The rise in the number of people claiming unemployment benefits, for the third month in a row, was unexpected. Analysts have cautioned that some of the rise may be due to changes in benefit rules.

The statistics also revealed that more people are entering into part-time work due to failing to find full-time work. The ONS said the number of “under-employed” increased by 46,000 in the three months to April to reach 1.21 million, which is the highest figure since records began in 1992.

According to the ONS, the number of people who left unemployment was almost matched by the number who entered new jobs with the employment total reaching 29.24 million.

Chris Grayling, Employment Minister, said: "This is another encouraging set of figures and a very welcome drop in unemployment. It's also good news that employment is going in the right direction with half a million more people in private sector jobs compared to this time last year.”
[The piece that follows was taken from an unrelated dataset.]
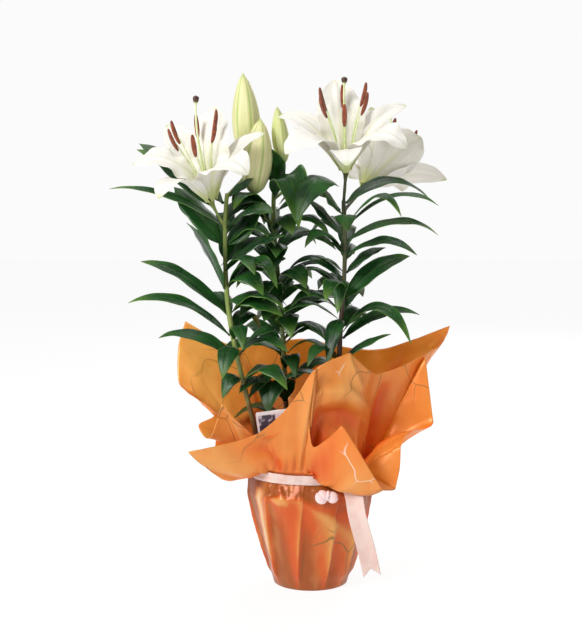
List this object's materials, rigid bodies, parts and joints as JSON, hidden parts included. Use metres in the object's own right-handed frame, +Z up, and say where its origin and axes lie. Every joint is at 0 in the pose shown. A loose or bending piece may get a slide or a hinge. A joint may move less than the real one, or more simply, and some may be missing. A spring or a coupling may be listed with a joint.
{
  "type": "potted lily",
  "caption": "Potted lily with open white flowers, buds and arching leaves, its pot wrapped in orange film gathered and tied with a pink ribbon.",
  "frame": {"origin": "centre of the flat underside of the wrapped pot, on the surface it stands on", "axes": "+Z up along the plant; +X to the right and +Y to the back as seen from the side with the knot"},
  "size_m": [0.3897, 0.2516, 0.5786],
  "materials": {
    "pot_plastic": "matte",
    "potting_soil": "matte",
    "bulb_scales": "satin",
    "card": "satin",
    "film": "satin",
    "ribbon": "satin",
    "stem_green": "satin",
    "leaf_green": "satin",
    "petal_white": "satin",
    "bud_cream": "satin",
    "pistil_green": "satin",
    "anther_rust": "matte"
  },
  "bodies": {
    "root": {"pot": "pot_plastic", "soil": "potting_soil", "bulb_left": "bulb_scales", "bulb_middle": "bulb_scales", "bulb_right": "bulb_scales", "label_card": "card", "wrap_inner": "film", "wrap_outer": "film", "ribbon_band": "ribbon", "ribbon_knot": "ribbon", "ribbon_tail": "ribbon", "stem_left": "stem_green", "stem_middle": "stem_green", "stem_right": "stem_green", "flower_left_tepal_1": "petal_white", "flower_left_tepal_2": "petal_white", "flower_left_tepal_3": "petal_white", "flower_left_tepal_4": "petal_white", "flower_left_tepal_5": "petal_white", "flower_left_tepal_6": "petal_white", "flower_right_tepal_1": "petal_white", "flower_right_tepal_2": "petal_white", "flower_right_tepal_3": "petal_white", "flower_right_tepal_4": "petal_white", "flower_right_tepal_5": "petal_white", "flower_right_tepal_6": "petal_white", "flower_rear_tepal_1": "petal_white", "flower_rear_tepal_2": "petal_white", "flower_rear_tepal_3": "petal_white", "flower_rear_tepal_4": "petal_white", "flower_rear_tepal_5": "petal_white", "flower_rear_tepal_6": "petal_white", "flower_left_stamens": "anther_rust", "flower_right_stamens": "anther_rust", "flower_rear_stamens": "anther_rust", "flower_left_pistil": "pistil_green", "flower_right_pistil": "pistil_green", "flower_rear_pistil": "pistil_green", "bud_tall": "bud_cream", "bud_slim": "bud_cream", "bud_swelling": "bud_cream", "bud_green": "bud_cream", "leaf_left_1": "leaf_green", "leaf_left_2": "leaf_green", "leaf_left_3": "leaf_green", "leaf_left_4": "leaf_green", "leaf_left_5": "leaf_green", "leaf_left_6": "leaf_green", "leaf_left_7": "leaf_green", "leaf_middle_1": "leaf_green", "leaf_middle_2": "leaf_green", "leaf_middle_3": "leaf_green", "leaf_middle_4": "leaf_green", "leaf_right_1": "leaf_green", "leaf_right_2": "leaf_green", "leaf_right_3": "leaf_green", "leaf_right_4": "leaf_green", "leaf_right_5": "leaf_green", "leaf_right_6": "leaf_green", "leaf_right_7": "leaf_green"}
  },
  "joints": []
}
Private sector employment rose by 520,000 during the course of 12 months to the first quarter of 2011. The public sector cut numbers by 143,000, leaving left total employment up by about 376,000.

Howard Archer, chief economist at IHS Global Insight, said: "The labour market is currently showing resilience in the face of a struggling economy, but the key question is can it last? We have serious doubts about this and suspect that unemployment will head up in the second half of the year as public sector jobs are increasingly pared and private sector companies become more cautious in the face of persistently sluggish growth."